Original tapestry back in the foyer of the Beehive
Something significant but unsung happened at the Beehive this month. Off the wall for 20 years, the textile work Forest in the Sun by Joan Calvert and Guy Ngan was restored to the two-storied marble wall in the foyer of the Beehive.
The Beehive for many is a bastion of politics. However, at the time it was built it was also a bastion for art, craft and design. The Government and the architects wanted to ensure the building could be a flagship of New Zealand’s creativity.
Every inch of its interior was attended to: The finishes, artworks, softfurnishings, furniture, lamps, signage, menus and even coasters were all carefully considered and custom-made.
Two centre pieces of this design were to be the works commissioned for the Beehive foyer and the banqueting hall. Both were selected through a closed competition between invited artists, judged by a panel who included the government architect, the QEII Arts Council and two practising artists.
For the foyer, calls were sent to senior weavers for “the proposed commissioning of a hand-woven tapestry or wall hanging for the beehive”.
The chosen weavers could work with artists and/or wider weaving groups, and the winning work was a proposal by eminent weaver Joan Calvert in collaboration with artist Guy Ngan.
The commission fee for the work, inclusive of all costs, was a staggeringly low $4000 for a work of monumental scale to hang on the grey marble wall that backed the grand staircase.
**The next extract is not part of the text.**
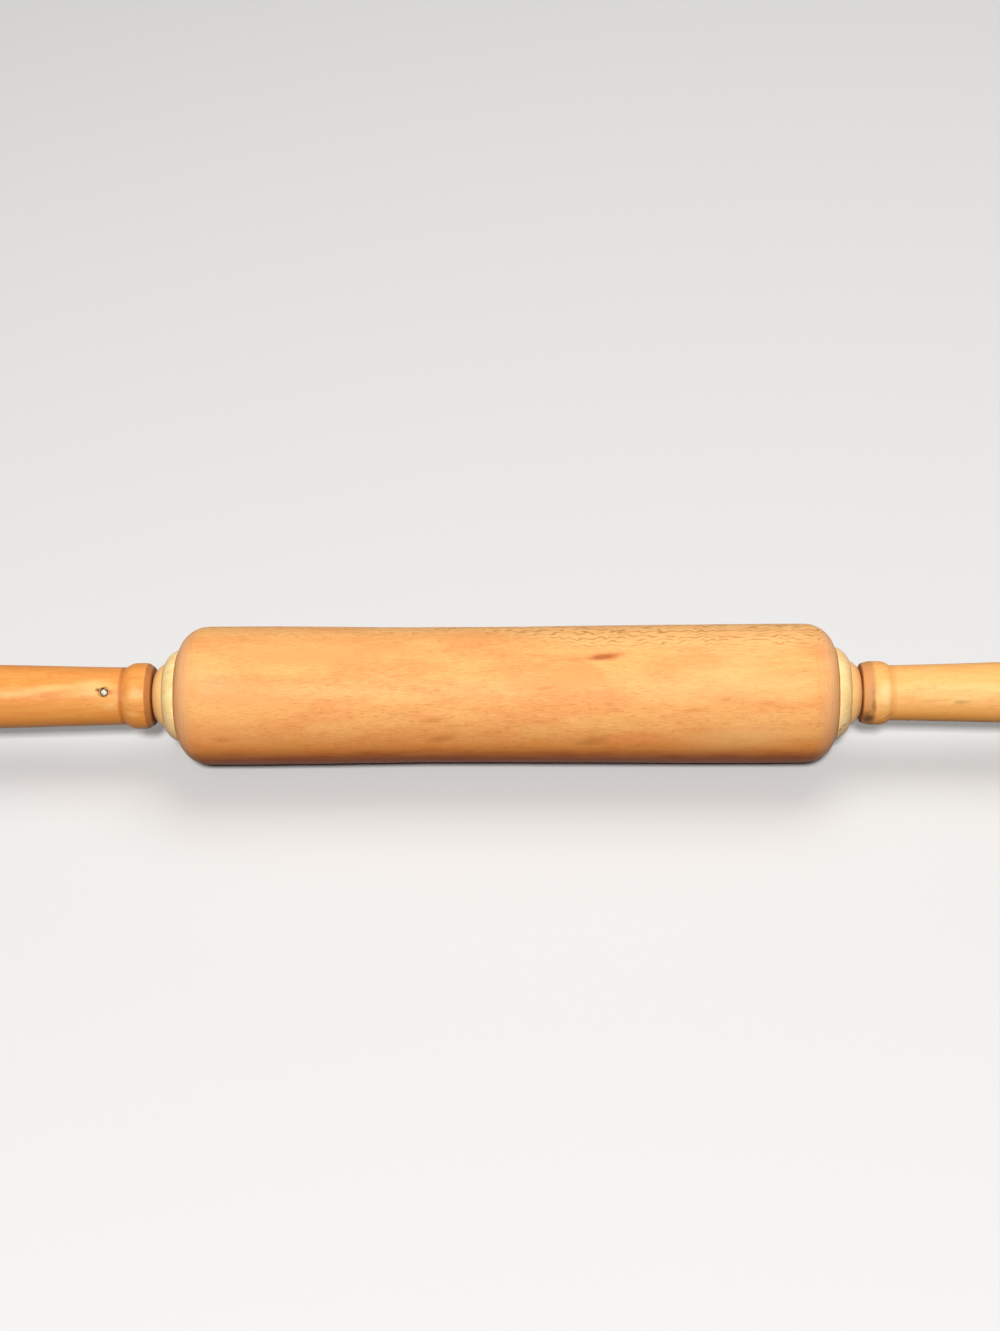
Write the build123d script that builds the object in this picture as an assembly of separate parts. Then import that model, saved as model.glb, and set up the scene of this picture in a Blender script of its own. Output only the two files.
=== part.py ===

Forest in the Sun 1976 was designed to be perfectly in tune with the architecture, scale, and importance of this site. It was the largest project Calvert had ever undertaken.
It was a remarkable achievement of collaboration. Calvert’s skills were paramount as she interpreted and translated into fibre a concept and design by sculptor and designer Ngan.
The hanging consisted of six adjacent panels, each 2.4 metres square in a horizontal T-shape.
Bursting with colour, the woollen wall hanging was intended to evoke the experience of a walk through native bush and looking up through a canopy of trees to be dazzled by sunlight filtering down.
The design perfectly addressed its subject while taking into consideration the restrictions of the site.
The work had to be welcoming, look good from a distance, but also have interest when closely viewed. It needed to be weighty enough to withstand drafts, but not too heavy.
To this end the cell-like holes form a crucial role in helping the work meld to the wall and lighten the load.
Most particularly it needed to fit the curve of the marble surface. As a result of these restrictions Calvert designed the work in parts with 5cm between each, enabling them to complete a whole and be suspended from narrow, aluminium rods.
The piece took 18 months to make, and Calvert enlisted the help of two others – Jean Ngan and Dorothea Turner, who undertook the laborious process of knotting two panels each over an eightmonth period.
In 1977 the work was hung in readiness for the formal opening of the building by Queen Elizabeth.
The hanging when installed was to be as permanent as the building itself. Sadly, like so many other works of this period, in 2003 (25 years later) when the Beehive was being refurbished, the work was removed and donated to Te Papa.
Disappearing into storage, it was not seen again until it was loaned to the Dowse Art Gallery as part of a Guy Ngan exhibition in 2019 – some 15 years after it was decommissioned.
Forest in the Sun is a perfect example of a site-specific work that, like so many of the works of this era, have been removed, lost, hidden or destroyed.
When Public Art Heritage Aotearoa New Zealand was formed in 2017, we set about connecting with Te Papa and Parliamentary Service to see if the work could be returned. A huge thank you to Dame Fran Wilde, who helped get this under way.
What a thrill to see it in all its splendour returned to its original site, and in time for the launch of Public Art Heritage Aotearoa New Zealand’s website – containing New Zealand’s first national register of 20th-century public art.